Given exercise -
In the listing that follows, the range to quote begins at the line that has "Continue the build123d" and ends after the line that has "return numbers"; quote it verbatim and add nothing.

Data -
▽
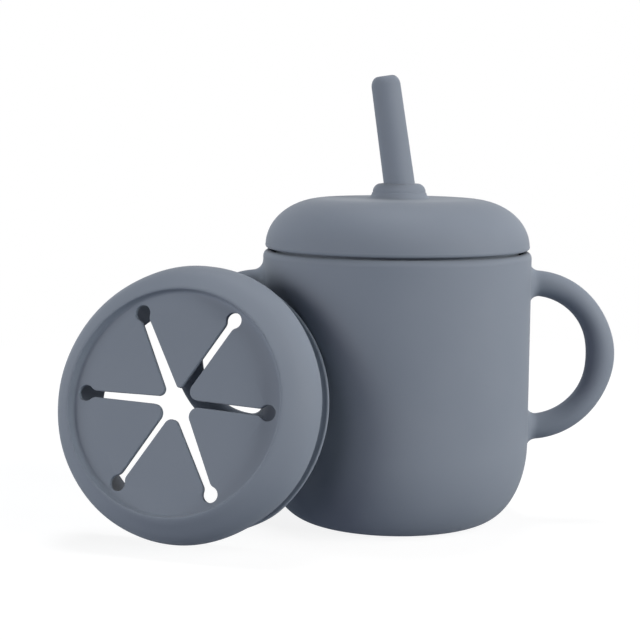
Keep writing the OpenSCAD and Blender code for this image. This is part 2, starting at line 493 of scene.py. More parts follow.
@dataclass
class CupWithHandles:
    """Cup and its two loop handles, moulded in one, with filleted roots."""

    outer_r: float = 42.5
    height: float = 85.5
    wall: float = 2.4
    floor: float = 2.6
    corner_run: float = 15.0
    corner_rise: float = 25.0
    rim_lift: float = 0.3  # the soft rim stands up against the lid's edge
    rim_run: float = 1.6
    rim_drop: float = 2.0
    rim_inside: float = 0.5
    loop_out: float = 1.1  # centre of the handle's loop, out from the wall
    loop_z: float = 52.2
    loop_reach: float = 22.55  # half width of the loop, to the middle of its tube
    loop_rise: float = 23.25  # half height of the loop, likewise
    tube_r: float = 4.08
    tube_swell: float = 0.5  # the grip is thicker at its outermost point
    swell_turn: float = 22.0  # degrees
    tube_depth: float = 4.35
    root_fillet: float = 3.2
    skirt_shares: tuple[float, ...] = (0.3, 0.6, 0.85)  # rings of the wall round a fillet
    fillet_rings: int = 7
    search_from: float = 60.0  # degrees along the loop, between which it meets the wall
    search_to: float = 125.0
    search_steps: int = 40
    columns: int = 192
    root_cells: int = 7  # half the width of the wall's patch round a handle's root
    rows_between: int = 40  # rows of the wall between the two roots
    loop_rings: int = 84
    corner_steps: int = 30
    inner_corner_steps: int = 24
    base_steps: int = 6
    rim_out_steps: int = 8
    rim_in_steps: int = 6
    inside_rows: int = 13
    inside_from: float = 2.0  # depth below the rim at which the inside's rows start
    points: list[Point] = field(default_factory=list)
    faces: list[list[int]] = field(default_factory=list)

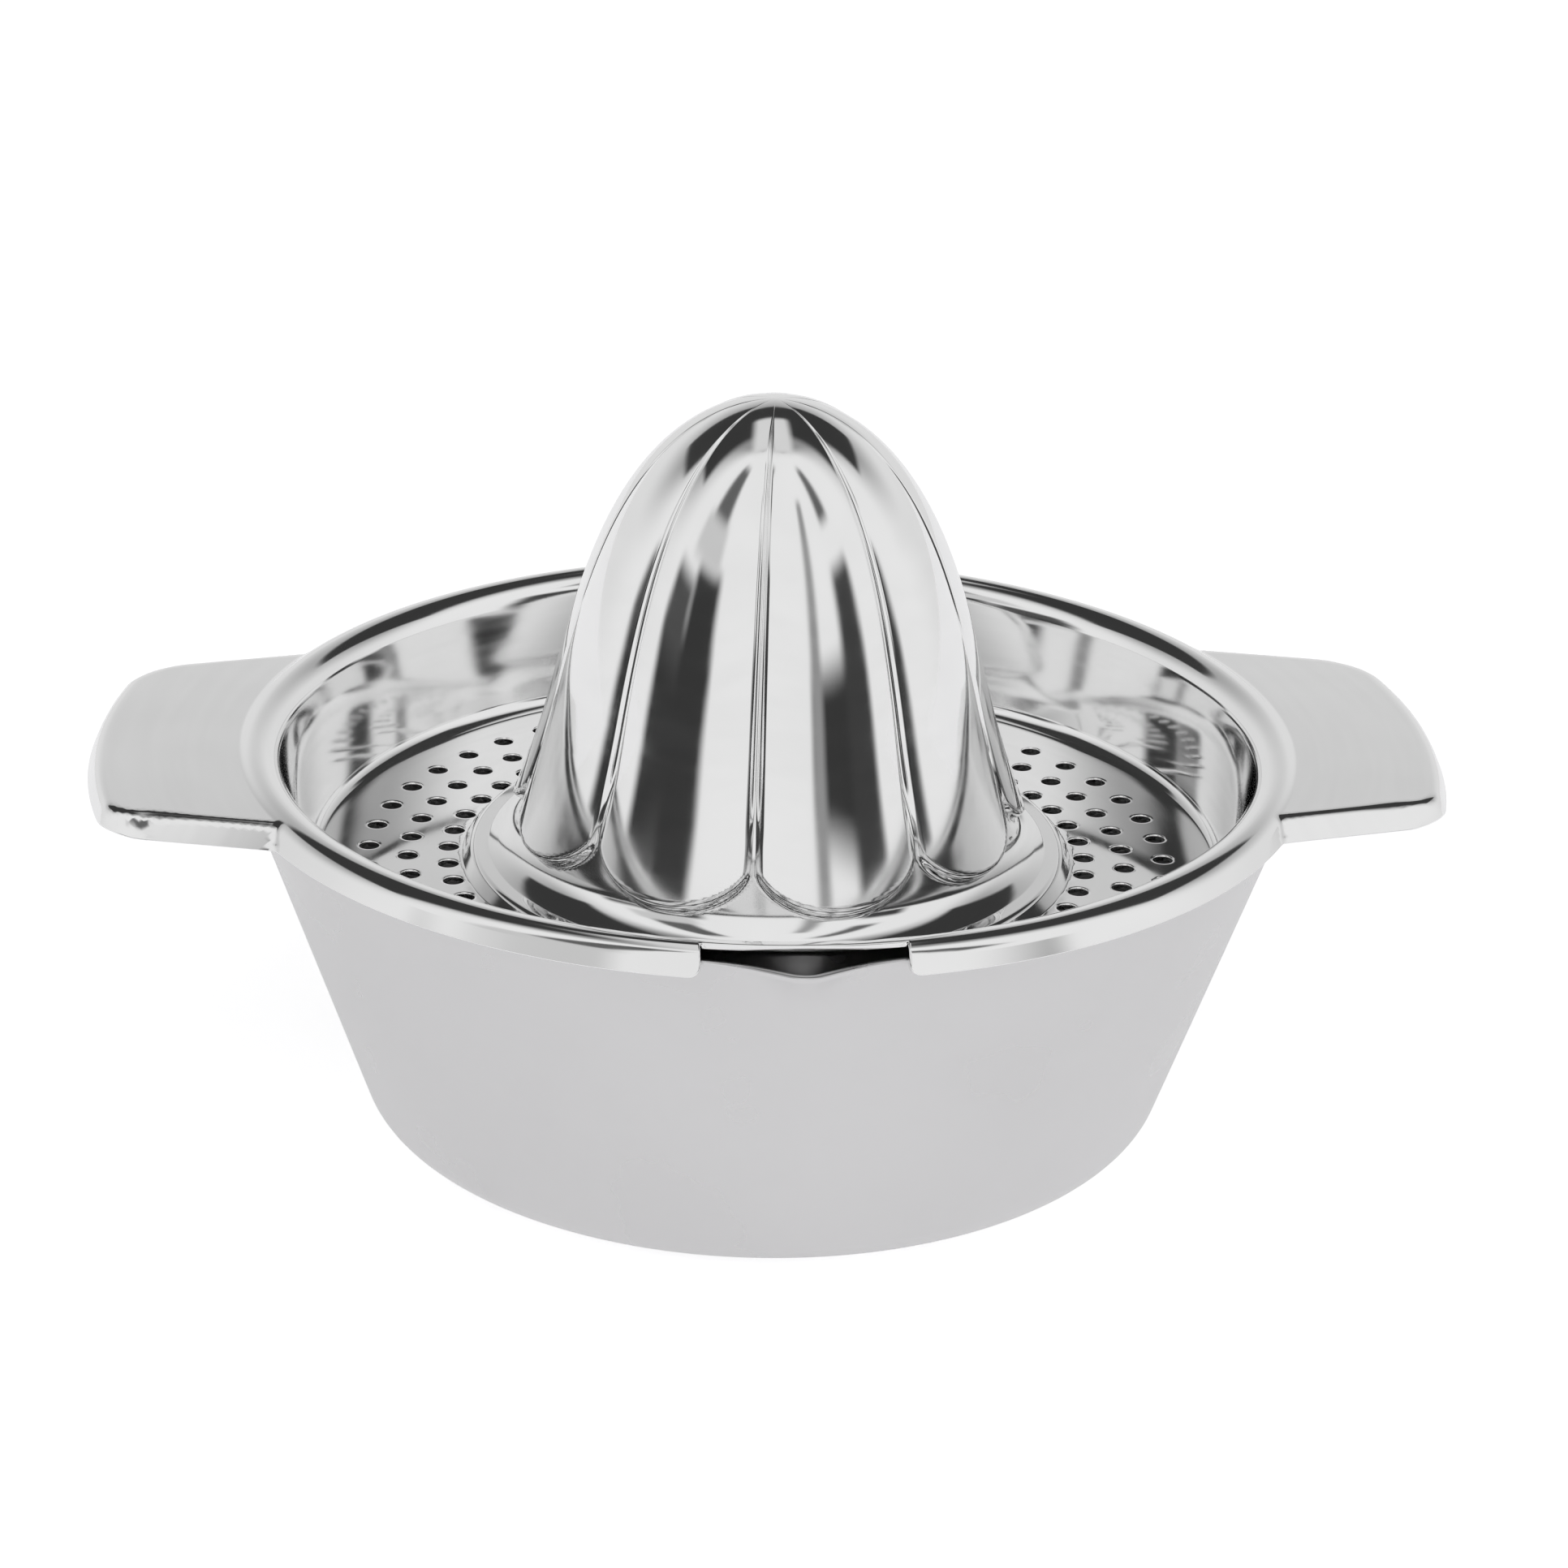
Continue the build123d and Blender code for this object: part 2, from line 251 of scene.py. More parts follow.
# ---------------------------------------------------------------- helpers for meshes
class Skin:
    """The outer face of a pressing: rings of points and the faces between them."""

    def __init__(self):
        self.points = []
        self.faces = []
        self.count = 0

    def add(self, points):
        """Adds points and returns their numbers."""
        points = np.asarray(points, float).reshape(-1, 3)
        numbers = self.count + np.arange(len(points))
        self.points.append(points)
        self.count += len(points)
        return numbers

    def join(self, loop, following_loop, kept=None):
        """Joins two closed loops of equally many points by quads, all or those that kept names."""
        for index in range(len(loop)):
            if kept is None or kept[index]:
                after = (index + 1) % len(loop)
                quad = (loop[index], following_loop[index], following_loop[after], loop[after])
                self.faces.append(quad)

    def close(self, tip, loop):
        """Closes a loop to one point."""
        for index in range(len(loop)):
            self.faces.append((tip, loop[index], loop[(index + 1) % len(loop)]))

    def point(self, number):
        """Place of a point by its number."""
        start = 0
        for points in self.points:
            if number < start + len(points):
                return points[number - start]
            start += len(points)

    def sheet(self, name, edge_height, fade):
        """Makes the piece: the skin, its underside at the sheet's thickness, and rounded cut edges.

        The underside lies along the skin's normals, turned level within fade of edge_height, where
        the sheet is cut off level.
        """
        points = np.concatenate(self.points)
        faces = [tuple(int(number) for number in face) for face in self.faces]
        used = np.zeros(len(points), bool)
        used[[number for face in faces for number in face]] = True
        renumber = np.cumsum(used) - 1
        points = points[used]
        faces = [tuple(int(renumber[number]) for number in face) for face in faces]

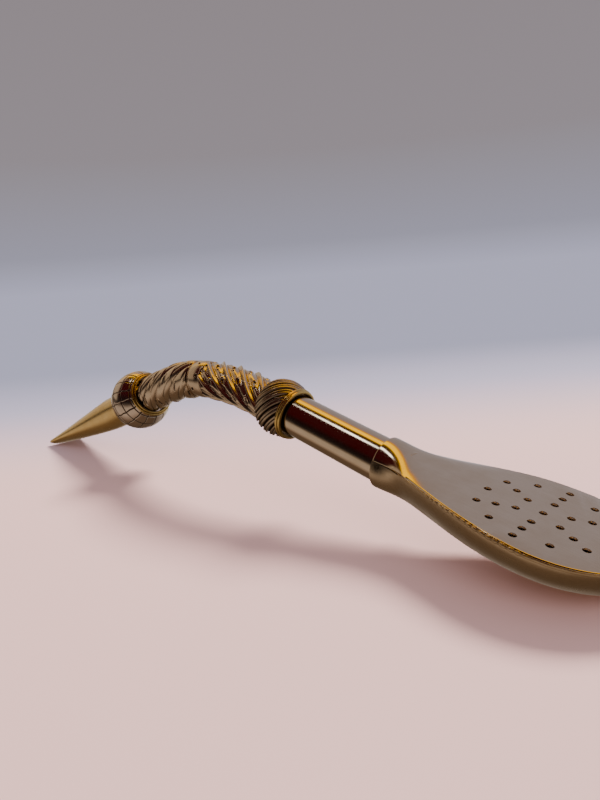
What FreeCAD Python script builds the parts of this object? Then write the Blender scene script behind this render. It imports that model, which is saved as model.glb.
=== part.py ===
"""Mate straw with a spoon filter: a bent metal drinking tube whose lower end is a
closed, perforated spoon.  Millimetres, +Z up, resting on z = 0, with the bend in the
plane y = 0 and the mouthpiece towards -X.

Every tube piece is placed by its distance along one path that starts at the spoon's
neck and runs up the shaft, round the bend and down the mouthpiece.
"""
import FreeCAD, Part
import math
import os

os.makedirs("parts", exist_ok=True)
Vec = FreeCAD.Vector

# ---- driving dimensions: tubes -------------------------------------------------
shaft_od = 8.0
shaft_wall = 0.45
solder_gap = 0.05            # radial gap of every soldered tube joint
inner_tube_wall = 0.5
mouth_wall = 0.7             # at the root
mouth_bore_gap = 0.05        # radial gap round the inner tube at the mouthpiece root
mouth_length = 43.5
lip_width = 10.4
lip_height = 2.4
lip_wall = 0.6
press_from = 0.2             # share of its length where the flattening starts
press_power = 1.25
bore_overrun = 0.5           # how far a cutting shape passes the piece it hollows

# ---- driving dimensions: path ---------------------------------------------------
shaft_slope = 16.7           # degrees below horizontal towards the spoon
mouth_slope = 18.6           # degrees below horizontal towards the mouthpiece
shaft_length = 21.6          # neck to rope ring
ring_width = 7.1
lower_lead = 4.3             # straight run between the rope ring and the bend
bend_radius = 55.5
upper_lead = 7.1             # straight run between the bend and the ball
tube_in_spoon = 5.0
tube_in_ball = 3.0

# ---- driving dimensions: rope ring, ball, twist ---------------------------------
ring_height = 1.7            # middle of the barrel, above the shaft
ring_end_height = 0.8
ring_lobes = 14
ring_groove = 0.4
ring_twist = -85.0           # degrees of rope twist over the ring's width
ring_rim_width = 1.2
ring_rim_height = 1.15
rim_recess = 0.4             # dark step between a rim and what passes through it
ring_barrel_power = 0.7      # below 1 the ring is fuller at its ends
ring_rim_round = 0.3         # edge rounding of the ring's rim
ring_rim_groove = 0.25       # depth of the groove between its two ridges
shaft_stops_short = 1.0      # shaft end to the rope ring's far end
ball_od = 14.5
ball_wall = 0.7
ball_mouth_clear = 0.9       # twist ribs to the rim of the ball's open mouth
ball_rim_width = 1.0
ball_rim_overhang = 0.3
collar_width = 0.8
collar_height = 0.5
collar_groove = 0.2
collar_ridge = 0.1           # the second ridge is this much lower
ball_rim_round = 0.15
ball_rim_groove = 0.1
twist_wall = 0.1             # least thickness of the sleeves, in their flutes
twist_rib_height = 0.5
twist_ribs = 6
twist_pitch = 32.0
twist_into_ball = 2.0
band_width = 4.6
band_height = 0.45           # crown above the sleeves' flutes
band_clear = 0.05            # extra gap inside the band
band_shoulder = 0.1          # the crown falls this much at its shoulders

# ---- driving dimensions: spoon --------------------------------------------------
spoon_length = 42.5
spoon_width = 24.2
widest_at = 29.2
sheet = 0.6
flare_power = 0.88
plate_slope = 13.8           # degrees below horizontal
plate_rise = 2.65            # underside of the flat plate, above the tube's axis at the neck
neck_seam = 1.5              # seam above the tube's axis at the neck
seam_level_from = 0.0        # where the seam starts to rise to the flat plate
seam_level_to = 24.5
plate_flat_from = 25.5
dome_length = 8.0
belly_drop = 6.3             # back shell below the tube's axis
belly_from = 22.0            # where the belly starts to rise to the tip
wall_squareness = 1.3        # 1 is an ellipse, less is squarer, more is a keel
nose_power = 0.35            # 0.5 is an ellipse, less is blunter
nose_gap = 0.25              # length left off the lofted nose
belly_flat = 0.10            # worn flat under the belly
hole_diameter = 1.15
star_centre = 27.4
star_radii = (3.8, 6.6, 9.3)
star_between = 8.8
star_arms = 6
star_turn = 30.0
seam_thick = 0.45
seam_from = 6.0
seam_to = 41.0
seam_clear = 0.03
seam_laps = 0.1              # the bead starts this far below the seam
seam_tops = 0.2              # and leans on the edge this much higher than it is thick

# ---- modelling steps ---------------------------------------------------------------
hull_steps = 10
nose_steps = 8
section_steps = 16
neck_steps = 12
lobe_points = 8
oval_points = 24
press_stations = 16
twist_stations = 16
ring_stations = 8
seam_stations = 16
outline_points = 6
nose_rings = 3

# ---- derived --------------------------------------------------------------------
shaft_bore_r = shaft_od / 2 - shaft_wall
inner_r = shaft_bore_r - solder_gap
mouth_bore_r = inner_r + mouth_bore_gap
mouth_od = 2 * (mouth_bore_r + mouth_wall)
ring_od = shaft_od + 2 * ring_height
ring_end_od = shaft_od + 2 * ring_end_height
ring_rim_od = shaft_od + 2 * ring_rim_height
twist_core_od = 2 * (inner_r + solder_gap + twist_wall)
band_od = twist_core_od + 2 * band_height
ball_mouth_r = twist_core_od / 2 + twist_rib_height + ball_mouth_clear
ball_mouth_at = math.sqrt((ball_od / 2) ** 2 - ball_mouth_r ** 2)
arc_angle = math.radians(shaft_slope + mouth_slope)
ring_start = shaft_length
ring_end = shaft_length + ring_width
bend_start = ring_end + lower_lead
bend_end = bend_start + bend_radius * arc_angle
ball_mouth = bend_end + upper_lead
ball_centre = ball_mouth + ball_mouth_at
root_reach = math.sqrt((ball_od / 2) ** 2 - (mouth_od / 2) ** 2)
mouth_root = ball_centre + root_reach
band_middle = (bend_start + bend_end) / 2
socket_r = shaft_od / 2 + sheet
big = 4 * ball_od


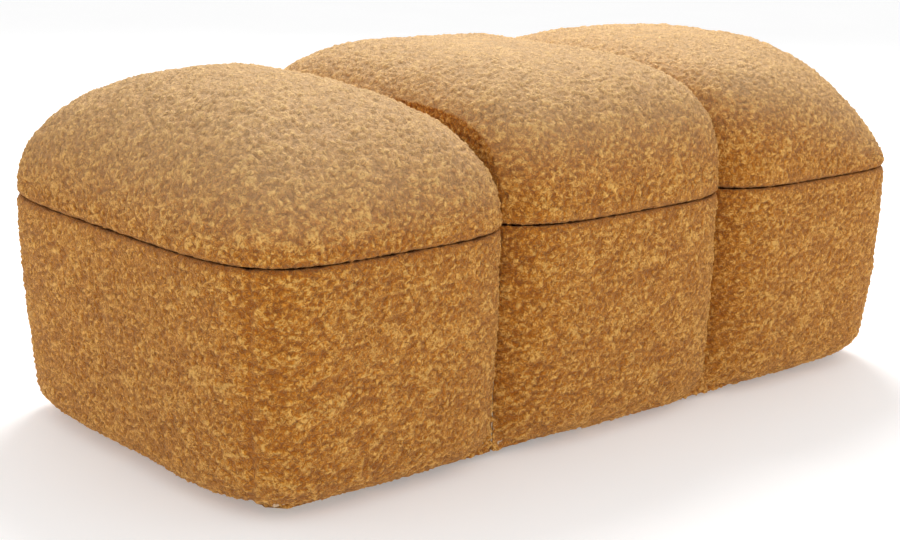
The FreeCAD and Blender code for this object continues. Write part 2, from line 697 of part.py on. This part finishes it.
△
Reply -
Continue the build123d and Blender code for this object: part 2, from line 251 of scene.py. More parts follow.
# ---------------------------------------------------------------- helpers for meshes
class Skin:
    """The outer face of a pressing: rings of points and the faces between them."""

    def __init__(self):
        self.points = []
        self.faces = []
        self.count = 0

    def add(self, points):
        """Adds points and returns their numbers."""
        points = np.asarray(points, float).reshape(-1, 3)
        numbers = self.count + np.arange(len(points))
        self.points.append(points)
        self.count += len(points)
        return numbers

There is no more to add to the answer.